Obviously, the 2020 incarnation of the internship program looked a little different. After much discussion, Eversource decided to move forward with the program, and Galiette was responsible for pivoting it and ensuring it could function while completely virtual.
“I think we still provided a very valuable experience for our two summer interns, even though they didn’t get to be in the office,” she says. “We made an effort to schedule and invite them to more virtual meetings so that they could meet and talk to the other attorneys face-to-face. I also encouraged the other attorneys to bring them along to virtual meetings and hearings, in addition to including them in prep sessions.”
To keep the interns further connected, Galiette planned and invited them to virtual happy hours, coffee talks, and other events. While she knows nothing will ever fully replicate the experience of having lunch with colleagues in person, she wanted to make sure there was engagement that went beyond the interns’ daily tasks.

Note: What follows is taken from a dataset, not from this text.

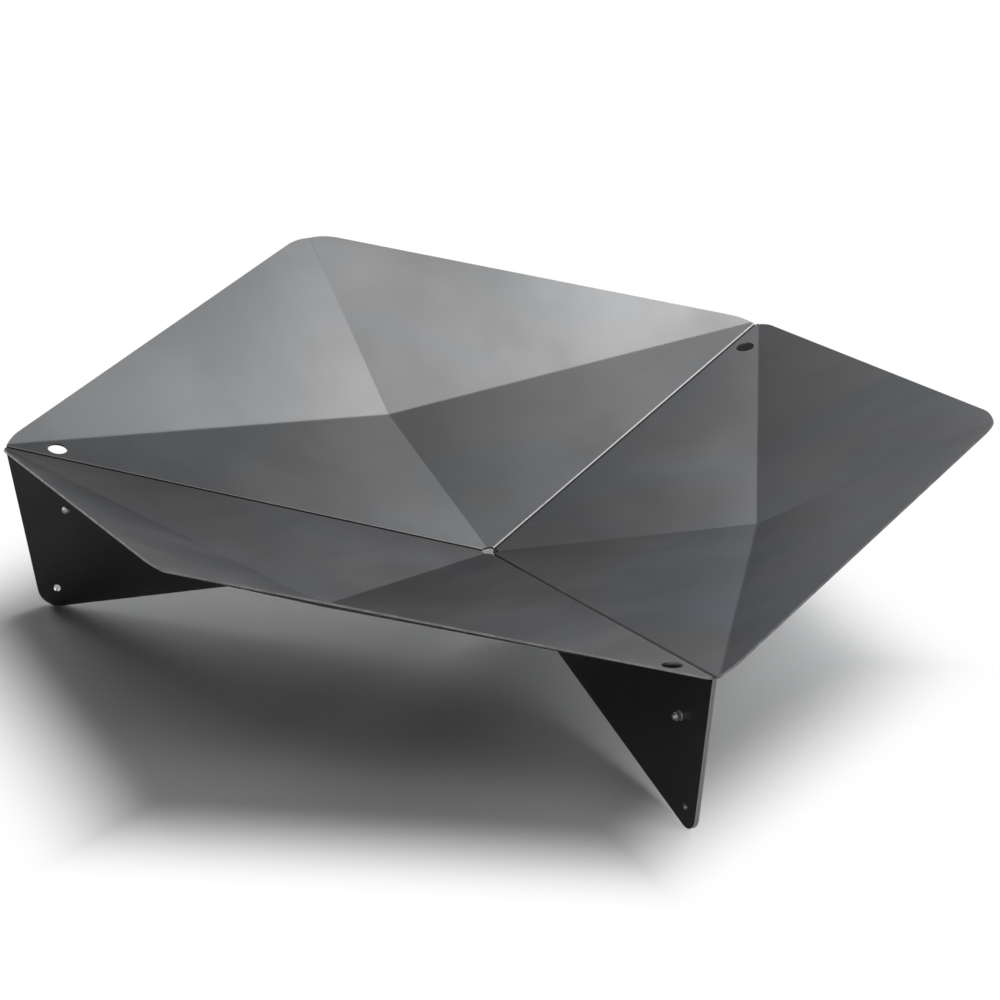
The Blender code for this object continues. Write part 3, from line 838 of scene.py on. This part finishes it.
class Nodes:
    """A small builder for a material's nodes."""

    def __init__(self, name):
        self.material = bpy.data.materials.new(name)
        self.material.use_nodes = True
        self.tree = self.material.node_tree
        self.shader = self.tree.nodes["Principled BSDF"]

    def link(self, source, target):
        self.tree.links.new(source, target)

    def new(self, kind, **settings):
        node = self.tree.nodes.new(kind)
        for key, value in settings.items():
            setattr(node, key, value)
        return node

    def feed(self, socket, value):
        if isinstance(value, bpy.types.NodeSocket):
            self.link(value, socket)
        else:
            socket.default_value = value

    def math(self, operation, first, second=0.0):
        node = self.new("ShaderNodeMath", operation=operation)
        self.feed(node.inputs[0], first)
        self.feed(node.inputs[1], second)
        return node.outputs[0]

    def spread(self, value, low, high, to_low=0.0, to_high=1.0):
        """The value's range from low to high, spread over another range with soft ends."""
        node = self.new("ShaderNodeMapRange", interpolation_type="SMOOTHSTEP")
        self.feed(node.inputs["Value"], value)
        node.inputs["From Min"].default_value = low
        node.inputs["From Max"].default_value = high
        node.inputs["To Min"].default_value = to_low
        node.inputs["To Max"].default_value = to_high
        return node.outputs["Result"]

    def mix(self, share, first, second, blend="MIX"):
        node = self.new("ShaderNodeMix", data_type="RGBA", blend_type=blend)
        self.feed(node.inputs["Factor"], share)
        self.feed(node.inputs[6], first)
        self.feed(node.inputs[7], second)
        return node.outputs[2]

    def mapped(self, vector, place=(0, 0, 0), turn=(0, 0, 0), scale=(1, 1, 1)):
        node = self.new("ShaderNodeMapping")
        self.link(vector, node.inputs["Vector"])
        node.inputs["Location"].default_value = place
        node.inputs["Rotation"].default_value = turn
        node.inputs["Scale"].default_value = scale
        return node.outputs["Vector"]

    def noise(self, vector, scale, detail=2.0, roughness=0.5, distortion=0.0):
        node = self.new("ShaderNodeTexNoise")
        self.link(vector, node.inputs["Vector"])
        node.inputs["Scale"].default_value = scale
        node.inputs["Detail"].default_value = detail
        node.inputs["Roughness"].default_value = roughness
        node.inputs["Distortion"].default_value = distortion
        return node.outputs["Fac"]

    def bump(self, height, distance, below=None):
        node = self.new("ShaderNodeBump")
        self.feed(node.inputs["Height"], height)
        node.inputs["Distance"].default_value = distance
        node.inputs["Strength"].default_value = 1.0
        if below is not None:
            self.link(below, node.inputs["Normal"])
        return node.outputs["Normal"]


# The two tints that each sheet's steel wanders between, and where its pattern is cut from. The right
# sheet's bluer tint is a painted bluish reflection; the rest is the steel's own cloudy tone.
SHEET_STEEL = {
    "right": ((0.088, 0.096, 0.108, 1), (0.101, 0.0985, 0.0985, 1), (0.0, 0.0, 0.0)),
    "back": ((0.0955, 0.0985, 0.102, 1), (0.1005, 0.099, 0.0985, 1), (2.3, 1.1, 0.0)),
    "left": ((0.094, 0.097, 0.102, 1), (0.100, 0.098, 0.098, 1), (5.2, 3.7, 0.0)),
}
WORN_EDGE = (0.22, 0.22, 0.22, 1)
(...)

Part of why Galiette is so thrilled with Eversource’s decision to keep the summer internship program going when many other companies and law firms were cancelling them is because a summer program played a key role in her own legal career. While she was enrolled at the UConn School of Law, she spent two summers at Day Pitney as a summer associate. It was there that she got introduced to the energy industry: she had the opportunity to work on projects with Day Pitney’s Energy & Utility Practice Group during each of her summers with the firm.
“We’re establishing relationships very early on with highly talented, diverse law students who will hopefully go on to become highly talented, diverse attorneys.”
The summer associate program did more than set Galiette on the path to her current field; it eventually led her to a full-time job as an attorney with Day Pitney’s Energy and Utility Practice Group. “After the summer program, when you receive an offer to join the firm full-time following law school, the firm would give you a list of all their practice groups and ask you to rank them,” Galiette recalls. “They would look at the rankings and what groups needed a new first-year associate starting in the fall. Then they would make the highest possible match. Based on my experiences during the summer associate program, I ranked the energy and utility group very highly. I learned everything that I know about the industry from the attorneys who I got to work with on the ground.”
Over the course of her nine years with the firm, she became increasingly focused on regulatory matters—the type of matters that comprise the bulk of her work today at Eversource.
As of April 2021, Galiette and the legal department are moving full steam ahead with 2021’s summer diversity interns. Even if it’s looking like the internship will once again be virtual, she is confident it will be an invaluable experience for the interns and Eversource.
“I see it as a pipeline program,” Galiette says. “We’re establishing relationships very early on with highly talented, diverse law students who will hopefully go on to become highly talented, diverse attorneys. I was glad we didn’t have to miss a year of doing that.”
After all, one summer could make all the difference for someone’s career.